You see, you simply do not leave your baby behind and flee into exile or assume the status and uncertain life of a fugitive if you have done absolutely nothing wrong or have absolutely nothing to hide from law-enforcement authorities. And then keep hiding until you are serendipitously apprehended some three years later in another country. You see, I had spent hundreds of man-hours of sleepless nights writing about the imperative need to swiftly prosecute the prime suspects in the Adams Mahama Assassination Saga and seen so little results that I had virtually come to terms with the practically inescapable fact that I might have been fighting for a lost cause. This is essentially why I find the pontifical self-righteousness of rabid critics like Mr. Kofi Ata to be even more criminal than the real prime suspects in the brutal assassination of Mr. Adams Mahama. I mean, this bloody and barbaric assassination was in its every aspect a political murder.

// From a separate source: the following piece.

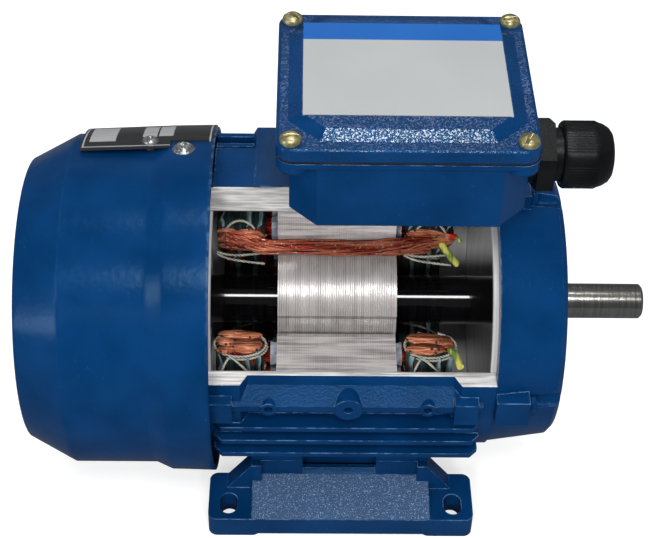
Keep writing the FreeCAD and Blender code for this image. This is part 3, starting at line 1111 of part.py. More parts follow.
lid_solid = fused("lid_solid", [
    lid_slab("lid_block", LID_BOTTOM, "lid_height", "lid_edge_radius"), lid_plateau()])
node(less("lid_cut", lid_solid, fused("lid_hollows", [
    lid_opening, lid_screw_holes, label_sheet("label_bed", "lid_height")])), "box_lid")
node(label_sheet("label_plate", "label_thickness"), "lid_label")
node(grouped("lid_screw_set", [
    screw(f"lid_screw_{number}", x, y, BORDER_TOP, "lid_screw_radius", "lid_screw_length",
          "lid_screw_head_radius", "lid_screw_head") for number, (x, y) in enumerate(LID_SCREW_PLACES)]),
     "lid_screws")


# ---------------------------------------------------------------- terminal board
STUD_PLACES = [(f"(board_rear_x + board_front_x)/2 + {step}*stud_pitch",
                f"board_middle_y + {side}*stud_row_y") for side in (-1, 1) for step in (-1, 0, 1)]
LINK_TOP = f"{BOARD_TOP} + link_thickness"
studs = grouped("stud_set", box_rods("stud", STUD_PLACES, "stud_radius", f"{FLOOR_TOP} + board_thickness/2",
                                     "board_thickness/2 + stud_height"))
node(studs, "terminal_studs")
board = box("board_block", "board_rear_x", "board_middle_y - board_half_width", FLOOR_TOP,
            "board_front_x - board_rear_x", "2*board_half_width", "board_thickness")
node(less("board_cut", board, fused("board_holes", [board_screw_set, studs])), "terminal_board")
node(board_screw_set, "board_screws")
nuts = [hexagon(f"stud_nut_{number}", "Z", x, y, LINK_TOP, "stud_nut_radius", "stud_nut_height")
        for number, (x, y) in enumerate(STUD_PLACES)]
node(less("nuts_cut", grouped("stud_nut_set", nuts), studs), "terminal_nuts")
first_x, first_y = STUD_PLACES[0]
bridge = box("star_bridge", f"{first_x} - link_half_width", f"{first_y} - link_half_width", BOARD_TOP,
             "2*stud_pitch + 2*link_half_width", "2*link_half_width", "link_thickness")
node(less("bridge_cut", bridge, studs), "terminal_links")
lugs = [box(f"lug_{number}", f"{x} - link_half_width", f"{y} - link_half_width", BOARD_TOP,
            "2*link_half_width", "link_half_width + lug_tail", "link_thickness")
        for number, (x, y) in enumerate(STUD_PLACES[3:])]
node(less("lugs_cut", grouped("lug_set", lugs), studs), "lead_lugs")


# ---------------------------------------------------------------- cable gland
def about_gland(name, points):
    """Body revolved about the gland's own axis."""
    return placed(turned(name, points), 0, "gland_y", "gland_z")


HEX_FACE = "lid_front_x + gland_lid_gap"
NECK_START = f"{HEX_FACE} + gland_hex_length"
NECK_END = f"{NECK_START} + gland_neck_length"
NUT_START = "box_front_x - box_wall - locknut_thickness"
CAP_START = f"{NECK_START} + gland_cap_gap"
CAP_SHOULDER = f"{CAP_START} + gland_cap_length"
CAP_BORE = "gland_neck_radius + gland_cap_clearance"
CAP_CROWN = "gland_cap_radius + gland_rib_height"
SEAL_SEAT = f"{NECK_END} - gland_seal_length"
gland_stem = about_gland("gland_stem", [
    (f"{NUT_START} - gland_tail", "gland_entry_radius"), (f"{NUT_START} - gland_tail", "gland_thread_radius"),
    (HEX_FACE, "gland_thread_radius"), (HEX_FACE, "gland_flange_radius"),
    (NECK_START, "gland_flange_radius"), (NECK_START, "gland_neck_radius"),
    (NECK_END, "gland_neck_radius"), (NECK_END, "gland_seal_radius"), (SEAL_SEAT, "gland_seal_radius"),
    (SEAL_SEAT, "gland_entry_radius")])
gland_hex = less("gland_hex_cut", hexagon("gland_hex", "X", HEX_FACE, "gland_y", "gland_z",
                                          "gland_hex_flats/sqrt(3)", "gland_hex_length"),
                 rod("gland_hex_bore", "X", HEX_FACE, "gland_y", "gland_z", "gland_entry_radius",
                     "gland_hex_length"))
node(fused("gland_solid", [gland_stem, gland_hex]), "gland_body")
node(about_gland("locknut_ring", [
    (NUT_START, "gland_thread_radius"), (NUT_START, "locknut_radius"),
    (f"{NUT_START} + locknut_thickness", "locknut_radius"),
    (f"{NUT_START} + locknut_thickness", "gland_thread_radius")]), "gland_locknut")
node(about_gland("gland_seal_ring", [
    (SEAL_SEAT, "gland_seal_bore"), (SEAL_SEAT, "gland_seal_radius"), (NECK_END, "gland_seal_radius"),
    (NECK_END, "gland_seal_bore")]), "gland_seal")
gland_cap = about_gland("gland_cap_turned", [
    (CAP_START, CAP_BORE), (CAP_START, CAP_CROWN), (CAP_SHOULDER, CAP_CROWN),
    (CAP_SHOULDER, "gland_cap_radius"), (f"{CAP_SHOULDER} + gland_dome_length", "gland_dome_radius"),
    (f"{CAP_SHOULDER} + gland_dome_length", "gland_entry_radius"),
    (f"{NECK_END} + gland_cap_clearance", "gland_entry_radius"),
    (f"{NECK_END} + gland_cap_clearance", CAP_BORE)])
pocketed(gland_cap, "cap_flute", [
    ("-gland_flute_half_width", "gland_cap_radius"), ("gland_flute_half_width", "gland_cap_radius"),
    ("gland_flute_half_width", "gland_cap_radius + 2*gland_rib_height"),
    ("-gland_flute_half_width", "gland_cap_radius + 2*gland_rib_height")],
    CAP_START, "gland_cap_length", "gland_rib_count")
node(gland_cap, "gland_cap")


# ---------------------------------------------------------------- leads inside the motor
STUD_X = [(mm.board_rear_x + mm.board_front_x) / 2 + step * mm.stud_pitch for step in (-1, 0, 1)]
LEAD_ROW_Y = mm.board_middle_y + mm.stud_row_y
LUG_TOP = mm.box_floor_z + mm.box_floor + mm.board_thickness + mm.link_thickness


def motor_lead(number):
    """Phase lead from the drive-end winding, up the wire passage, to the lug on one terminal."""
    place = number - 1
    x = mm.wire_hole_x + place * mm.lead_spacing
    y = mm.wire_hole_y + (1 - abs(place)) * mm.lead_spacing / 2
    height = mm.box_floor_z + mm.lead_rise + mm.lead_step * number
    drop_y = LEAD_ROW_Y + mm.lead_drop
    rest_z = LUG_TOP + mm.lead_radius
    path = [(x, y, mm.shaft_height + mm.winding_radius), (x, y, height), (STUD_X[number], drop_y, height),
            (STUD_X[number], drop_y, rest_z),
            (STUD_X[number], LEAD_ROW_Y + mm.stud_nut_radius + mm.lead_end_gap, rest_z)]
    return routed(path, mm.lead_radius)


def earth_sleeves():
    """Sleeved ends that come out of the drive-end winding at its two cut faces."""
    middle_x, radius = mm.drive_winding_x, mm.sleeve_radius
    end_x = middle_x + mm.winding_half_length
    crown_z = mm.shaft_height + mm.winding_radius
    face_y = mm.window_y - 1.2 * radius
    face_z = mm.shaft_height + mm.window_rise + 1.2 * radius
    upper = [(middle_x + 2 * radius, 2 * radius, crown_z),
             (end_x - 3 * radius, face_y, crown_z - mm.sleeve_length / 4),
             (end_x + 1.5 * radius, face_y, crown_z - mm.sleeve_length)]
    lower = [(end_x - 3 * radius, -mm.winding_radius, face_z - 6 * radius),
             (end_x - radius, -mm.winding_radius - 2 * radius, face_z),
             (end_x + radius, -mm.winding_radius - radius - mm.sleeve_length, face_z)]
    return [routed(upper, radius), routed(lower, radius)]


tied_winding = fused("tied_winding", [nodes["drive_end_winding"], nodes["drive_lacing"]])
tied_winding.Refine = False
node(less("leads_trimmed", shaped("lead_set", [motor_lead(number) for number in range(3)]), tied_winding),
     "motor_leads")
node(less("sleeves_trimmed", shaped("sleeve_set", earth_sleeves()), tied_winding), "earth_leads")


# ---------------------------------------------------------------- checks and export
doc.recompute()
for item in doc.Objects:
    if "Invalid" in item.State or "Error" in item.State:
        raise RuntimeError(f"{item.Label}: {item.State}")
for label, item in nodes.items():
    if item.Shape.isNull() or not item.Shape.isValid():
        raise RuntimeError(label + " has no valid shape")
os.makedirs("parts", exist_ok=True)
for label, item in nodes.items():
    item.Shape.exportStep(f"parts/{label}.step")
print(f"{len(nodes)} nodes written")
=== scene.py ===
# %% [markdown]
# # A sectioned three-phase motor
#
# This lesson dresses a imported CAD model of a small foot-mounted motor, cut open so that a class can
# see the rotor, the slots and the coils. The CAD parts are at their true places in metres, so most
# of the work is finishes. Where a solid is too plain for what it stands for, such as a bundle of
# wire, a modelled piece takes its place. The box that the CAD parts fill is kept for the end.

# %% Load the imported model
import json
import math
import bmesh
import bpy
from mathutils import Matrix, Vector, noise


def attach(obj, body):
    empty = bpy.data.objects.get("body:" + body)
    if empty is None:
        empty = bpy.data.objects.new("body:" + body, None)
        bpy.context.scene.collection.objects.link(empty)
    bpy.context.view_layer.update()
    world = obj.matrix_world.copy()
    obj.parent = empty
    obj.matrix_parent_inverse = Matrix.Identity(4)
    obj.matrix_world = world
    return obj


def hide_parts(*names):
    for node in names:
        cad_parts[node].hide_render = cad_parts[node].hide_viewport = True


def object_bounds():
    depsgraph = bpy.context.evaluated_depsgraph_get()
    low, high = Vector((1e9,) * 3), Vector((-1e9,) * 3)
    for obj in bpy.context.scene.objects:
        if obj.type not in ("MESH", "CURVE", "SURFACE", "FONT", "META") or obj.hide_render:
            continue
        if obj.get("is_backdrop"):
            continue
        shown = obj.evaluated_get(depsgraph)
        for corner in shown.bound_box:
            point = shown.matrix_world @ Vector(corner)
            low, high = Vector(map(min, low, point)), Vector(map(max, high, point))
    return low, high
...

So, it beats my imagination why any critic would presume to so cavalierly impugn and impute ungodly political motives to the prosecutorial conduct of the Attorney-General in the case. And, finally, if one may humbly ask: Have critics like the author of the article discussed herein ever thought, for a split-second, that a freely walking Mr. Afoko has a far higher chance of getting rubbed out or outright liquidated in absolutely no time by some relatives, friends and sympathizers of the slain man? In other words, this Adams Mahama murder prime suspect may be better off being in protective custody. Trust me, Senior Kofi Ata, Up-North, they don’t dance “Kpanlogo” in a hail of gunfire.